Some have interpreted the Statement’s reference to “objectivity,” “unfounded and outrageous allegations … about this administration,” “frenzied commentary,” and “highly partisan positions” as evidence that the President was not revoking Mr. Brennan’s security clearance out of a concern that Mr. Brennan posed a risk to disclose or compromise classified information, but rather to punish, silence, and discredit a critic. Thus, for purposes of pleading a colorable constitutional claim in a lawsuit, Mr. Brennan could incorporate all or portions of the Statement into a complaint. Mr. Brennan might also include in his complaint other public statements from the President, such as the President’s tweet of 9:12 a.m., August 18, 2018 that referred to Mr. Brennan as “a loudmouth, partisan, political hack.”

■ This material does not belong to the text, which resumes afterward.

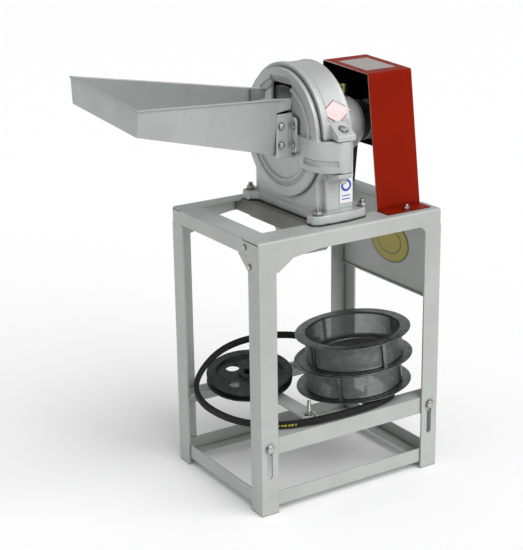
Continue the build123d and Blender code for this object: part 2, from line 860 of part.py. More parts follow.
with BuildPart() as rotor_claws:
    with BuildSketch(yz(82)) as claw_sketch:
        with PolarLocations(80, hammer_count):
            Rectangle(20, 14)
        with PolarLocations(34, pin_count, start_angle=15):
            Circle(5)
    extrude(amount=disc_x - 82)
save(rotor_claws, "rotor_claws")

with BuildPart() as rotor_nut:
    with BuildSketch(yz(92)):
        RegularPolygon(14, 6, major_radius=False)
        Circle(stub_radius, mode=Mode.SUBTRACT)
    extrude(amount=disc_x - 92)
save(rotor_nut, "rotor_nut")

mill_pulley_x = 252
with BuildPart() as mill_pulley:
    with BuildSketch(yz(mill_pulley_x)):
        Circle(42)
    extrude(amount=26)
    with BuildSketch(Plane.XZ):
        with BuildLine():
            groove_x = mill_pulley_x + 13
            Polyline(
                (groove_x - 9, axis_height + 43),
                (groove_x - 5, axis_height + 29),
                (groove_x + 5, axis_height + 29),
                (groove_x + 9, axis_height + 43),
                close=True,
            )
        make_face()
    revolve(axis=mill_axis, mode=Mode.SUBTRACT)
    with BuildSketch(yz(mill_pulley_x)):
        Circle(shaft_radius)
    extrude(amount=26, mode=Mode.SUBTRACT)
    cut_box((mill_pulley_x - 1, -3, axis_height), (mill_pulley_x + 27, 3, axis_height + 16))
save(mill_pulley, "mill_pulley")

with BuildPart() as pulley_key:
    add_box((mill_pulley_x, -3, axis_height + 9), (mill_pulley_x + 26, 3, axis_height + 16))
save(pulley_key, "pulley_key")

with BuildPart() as pulley_nut:
    with BuildSketch(yz(282)):
        Circle(16)
        Circle(stub_radius, mode=Mode.SUBTRACT)
    extrude(amount=2)
    with BuildSketch(yz(284)):
        RegularPolygon(14, 6, major_radius=False)
        Circle(stub_radius, mode=Mode.SUBTRACT)
    extrude(amount=11)
save(pulley_nut, "pulley_nut")

# ---------------------------------------------------------------- door

door_back_x = seam_x - 0.3
rib_x = door_front_x - 1.5
with BuildPart() as door:
    with BuildSketch(yz(door_front_x)):
        Circle(door_radius)
    extrude(amount=door_back_x - door_front_x)
    with BuildSketch(yz(door_front_x)):
        Circle(110)
        Circle(101, mode=Mode.SUBTRACT)
        Circle(95)
    extrude(amount=4, mode=Mode.SUBTRACT)
    # Arm that reaches back along the housing to the hinge knuckle.
    with BuildSketch(Plane.XY.offset(knuckle_low)) as arm:
        with BuildLine():
            Polyline(
                (door_front_x + 1, -64),
                (rib_x - 2, -82),
                (rib_x - 2, -133),
                (hinge_x - 14, hinge_y - 14),
                (hinge_x, hinge_y - hinge_radius),
                (hinge_x, hinge_y + hinge_radius - 1.5),
                (door_back_x, hinge_y + hinge_radius - 1.5),
                (door_back_x, -64),
                close=True,
            )
        make_face()
        fillet(arm.vertices().sort_by_distance((rib_x - 2, -133))[0], 52)
        fillet(arm.vertices().sort_by_distance((hinge_x - 14, hinge_y - 14))[0], 24)
    extrude(amount=knuckle_top - knuckle_low)
    with BuildSketch(Plane.XY.offset(knuckle_low + 13)):
        with BuildLine():
            Polyline(
                (46, -86),
                (46, -150),
                (80, -180),
                (87, -159),
                (75, -148.5),
                (67, -141.8),
                (62, -135.5),
                (58, -126),
                (56.5, -112),
                (56.5, -86),
                close=True,
            )
        make_face()
    extrude(amount=12, mode=Mode.SUBTRACT)
    with BuildSketch(Plane.XY.offset(knuckle_low)):
        with Locations((hinge_x, hinge_y)):
            Circle(hinge_radius)
    extrude(amount=knuckle_top - knuckle_low)
    # Far lug with the fork that takes the swing bolt.
    add_box((door_front_x, 112, axis_height - 18), (door_back_x, 160, axis_height + 18))
    cut_box((door_front_x - 1, 140, axis_height - 7), (door_back_x + 1, 170, axis_height + 7))
    # Feed mouth; its roof slopes down to the chamber side.
    with BuildSketch(Plane.XZ.offset(mouth_half)):
        with BuildLine():
            Polyline(
                (door_front_x - 9, mouth_low),
                (seam_x, mouth_low),
                (seam_x, mouth_top - 20),
                (door_front_x, mouth_top),
                (door_front_x - 9, mouth_top),
                close=True,
            )
        make_face()
    extrude(amount=-2 * mouth_half, mode=Mode.SUBTRACT)
    # Keep the chamber side flat behind the arm.
    cut_holes(Plane.XY.offset(720), [(hinge_x, hinge_y)], hinge_pin_radius + fit, 40)
save(door, "door")

fixed_disc_x = door_back_x
with BuildPart() as fixed_disc:
    with BuildSketch(yz(fixed_disc_x)):
        Circle(94)
    extrude(amount=7)
    with BuildSketch(yz(fixed_disc_x)):
        with PolarLocations(55, 8, start_angle=22.5):
            Rectangle(11, 11)
    extrude(amount=98 - fixed_disc_x)
    cut_box((fixed_disc_x - 1, -mouth_half, mouth_low), (fixed_disc_x + 8, mouth_half, axis_height + 44))
save(fixed_disc, "fixed_disc")

box_low = 704
box_top = 794
box_half = 47
with BuildPart() as feed_box:
    add_box((tray_joint_x + 0.5, -box_half, box_low), (door_front_x, box_half, box_top))
    cut_box((tray_joint_x, 6 - box_half, box_low + 8), (door_front_x + 1, box_half - 6, box_top + 1))
    with BuildSketch(yz(door_front_x - 6)):
        with Locations((0, 5)):
            RectangleRounded(132, 72, 9)
        with Locations((0, 9)):
            Rectangle(2 * box_half - 12, 92, mode=Mode.SUBTRACT)
    extrude(amount=6)
    cross_points = [(tray_joint_x + 11, z) for z in (732, 770)]
    cut_holes(Plane.XZ, cross_points, m6_hole, 60)
    face_points = [(s * 58, z - axis_height) for s in (-1, 1) for z in (732, 770)]
    cut_holes(yz(door_front_x - 6), face_points, 3, 8)
save(feed_box, "feed_box")

# Tray: a lofted sheet-metal channel, rolled a little about its length.
roll_axis_z = 800
roll_y = Vector(0, cos(radians(tray_roll)), sin(radians(tray_roll)))
roll_z = Vector(0, -sin(radians(tray_roll)), cos(radians(tray_roll)))


def tray_plane(x):
    """Cross-section plane of the tray at this x."""
    return Plane(origin=(x, 0, roll_axis_z), x_dir=roll_y, z_dir=(1, 0, 0))


rim_radius = 2
tray_end_x = stand_left - tray_overhang + rim_radius
tray_sections = {
    tray_end_x: (139, 72, 131, 21),
    tray_joint_x: (51, 29, 46, -85),
}


def tray_outline(x, inset):
    """Corner points of the tray's cross-section; inset thins it by the sheet."""
    rim_half, rim_z, floor_half, floor_z = tray_sections[x]
    rise = rim_radius * 3 if inset else 0
    return [
        (-rim_half + inset, rim_z + rise),
        (-floor_half + inset, floor_z + inset),
        (floor_half - inset, floor_z + inset),
        (rim_half - inset, rim_z + rise),
    ]


def tray_point(x, y, z):
    """Point of the rolled tray, from its own y and z."""
    return Vector(x, 0, roll_axis_z) + roll_y * y + roll_z * z


with BuildPart() as hopper:
    for x in (tray_end_x, tray_joint_x):
        with BuildSketch(tray_plane(x)):
            with BuildLine():
                Polyline(*tray_outline(x, 0), close=True)
            make_face()
    loft()
    shell_sections = []
    for x in (tray_end_x, tray_joint_x):
        place = tray_plane(x + (tray_wall if x < 0 else -tray_wall))
        with BuildSketch(place, mode=Mode.PRIVATE) as hollow:
            with BuildLine():
                Polyline(*tray_outline(x, tray_wall), close=True)
            make_face()
        shell_sections.append(hollow.sketch)
    loft(shell_sections, mode=Mode.SUBTRACT)
    # Door end: the sheet turns in and runs on into the feed box.
    tab_half = box_half - 6 - tray_wall
    cut_box((tray_joint_x - 8, -tab_half, 716), (tray_joint_x + 1, tab_half, 850))
    for flank in (-1, 1):
        low_y = min(flank * tab_half, flank * (tab_half + tray_wall))
        high_y = max(flank * tab_half, flank * (tab_half + tray_wall))
        add_box((tray_joint_x - 2, low_y, 718), (tray_joint_x + 24, high_y, 788))
    for flank in (-1, 1):
        with BuildSketch(Plane.XZ.offset(0), mode=Mode.PRIVATE) as cheek:
            with BuildLine():
                Polyline(
                    (tray_joint_x - 3, 801),
                    (tray_joint_x + 33, 806),
                    (tray_joint_x + 35, 826.5),
                    (tray_joint_x - 3, 828),
                    close=True,
                )
            make_face()
        cheek_face = cheek.sketch.rotate(Axis((0, 0, roll_axis_z), (1, 0, 0)), tray_roll)
        cheek_face = cheek_face.moved(Location((0, flank * 47.5, flank * 47.5 * tan(radians(tray_roll)))))
        extrude(cheek_face, amount=tray_wall, both=True)
    rim_route = [
        tray_point(tray_joint_x + 35, -45, 25),
        tray_point(tray_joint_x, -51, 29),
        tray_point(tray_end_x, -139, 72),
        tray_point(tray_end_x, 139, 72),
        tray_point(tray_joint_x, 51, 29),
        tray_point(tray_joint_x + 35, 45, 25),
    ]
    for start, end in zip(rim_route, rim_route[1:]):
        with BuildSketch(Plane(origin=start, z_dir=end - start)) as bead:
            Circle(rim_radius)
        extrude(bead.sketch, amount=(end - start).length)
    with Locations(*rim_route[1:-1]):
        Sphere(rim_radius)
    cut_holes(Plane.XZ, cross_points, m6_hole, 60)
save(hopper, "hopper")

cross_bolt = bolt_set(3, 10, 4, box_half - tab_half, 2)
face_screw = bolt_set(3, 10, 4, 0.5, 6)
with BuildPart() as feed_bolts:
    for flank in (-1, 1):
        turn = 90 if flank < 0 else -90
        spots = [Location((x, flank * tab_half, z), (turn, 0, 0)) for x, z in cross_points]
        with Locations(*spots):
            add(cross_bolt)
    for y, z in face_points:
        with Locations(Location((door_front_x - 6, y, z + axis_height), (0, 90, 0))):
            Cylinder(3, 8, align=(Align.CENTER, Align.CENTER, Align.MIN))
            Cylinder(6, 4, align=(Align.CENTER, Align.CENTER, Align.MAX))
save(feed_bolts, "feed_bolts")

# ---------------------------------------------------------------- swing bolt, stored released

clamp_reach = 78
knob_start = 60
with BuildPart() as clamp_pin:
    with BuildSketch(Plane.XY.offset(axis_height - 17)):
        with Locations((clamp_x, clamp_y)):
            Circle(clamp_pin_radius)
    extrude(amount=34)
save(clamp_pin, "clamp_pin")

with BuildPart() as swing_bolt:
    with BuildSketch(Plane.XY.offset(axis_height - 6)):
        with Locations((clamp_x, clamp_y)):
            Circle(9)
    extrude(amount=12)
    with BuildSketch(Plane(origin=(clamp_x + 5, clamp_y, axis_height), z_dir=(1, 0, 0))):
        Circle(5)
    extrude(amount=clamp_reach)
    with BuildSketch(Plane.XY.offset(axis_height - 6)):
        with Locations((clamp_x, clamp_y)):
            Circle(clamp_pin_radius + fit)
    extrude(amount=12, mode=Mode.SUBTRACT)
save(swing_bolt, "swing_bolt")

with BuildPart() as clamp_knob:
    with BuildSketch(Plane(origin=(clamp_x + knob_start, clamp_y, axis_height), z_dir=(1, 0, 0))):
        Circle(16)
        with PolarLocations(18, 6):
            Circle(5, mode=Mode.SUBTRACT)
        Circle(5 + fit, mode=Mode.SUBTRACT)
    extrude(amount=16)
save(clamp_knob, "clamp_knob")
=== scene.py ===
import math

import bmesh
import bpy
from mathutils import Matrix, Vector, noise


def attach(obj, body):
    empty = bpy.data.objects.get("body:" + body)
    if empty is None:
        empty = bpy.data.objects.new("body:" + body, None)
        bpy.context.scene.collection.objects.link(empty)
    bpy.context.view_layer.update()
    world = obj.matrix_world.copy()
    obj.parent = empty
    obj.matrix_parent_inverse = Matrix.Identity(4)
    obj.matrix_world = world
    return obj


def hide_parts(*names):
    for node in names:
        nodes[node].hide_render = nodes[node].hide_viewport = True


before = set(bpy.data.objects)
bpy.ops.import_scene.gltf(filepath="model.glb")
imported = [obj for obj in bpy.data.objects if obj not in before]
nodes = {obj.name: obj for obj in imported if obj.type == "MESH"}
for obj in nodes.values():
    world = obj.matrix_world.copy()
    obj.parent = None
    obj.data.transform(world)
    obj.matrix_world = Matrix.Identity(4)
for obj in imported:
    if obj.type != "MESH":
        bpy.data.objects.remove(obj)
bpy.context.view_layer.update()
scene = bpy.context.scene

MM = 0.001
TAU = 2 * math.pi
AXIS_Z = 0.746


# ---------------------------------------------------------------- shader helpers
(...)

Mr. Brennan might use the Statement to plead as a colorable constitutional claim that the President is making individualized security clearance determinations by treating speech that criticizes him differently than speech that supports him in violation of the First Amendment. Mr. Brennan might also refer to the identities of the nine other individuals whose access to classified information the President has taken under review to buttress an allegation that the President making security clearance determinations to punish unfavorable political speech, to impeach the credibility of his critics, and to chill others from expressing political views unfavorable to the President. The courts could find that such allegations to raise a colorable constitution claim are subject to judicial review.

Of course, courts may still decide they cannot hear Mr. Brennan’s claims. No case has discussed whether the courts can review a security clearance decision made personally by the President. All prior cases have involved the decisions of subordinate Executive Branch officials who have been applying standards set by the President.

I’m certain the lawyers Mr. Brennan said contacted him to provide their thoughts on possible legal actions to challenge the President’s decision discussed additional and more creative legal approaches.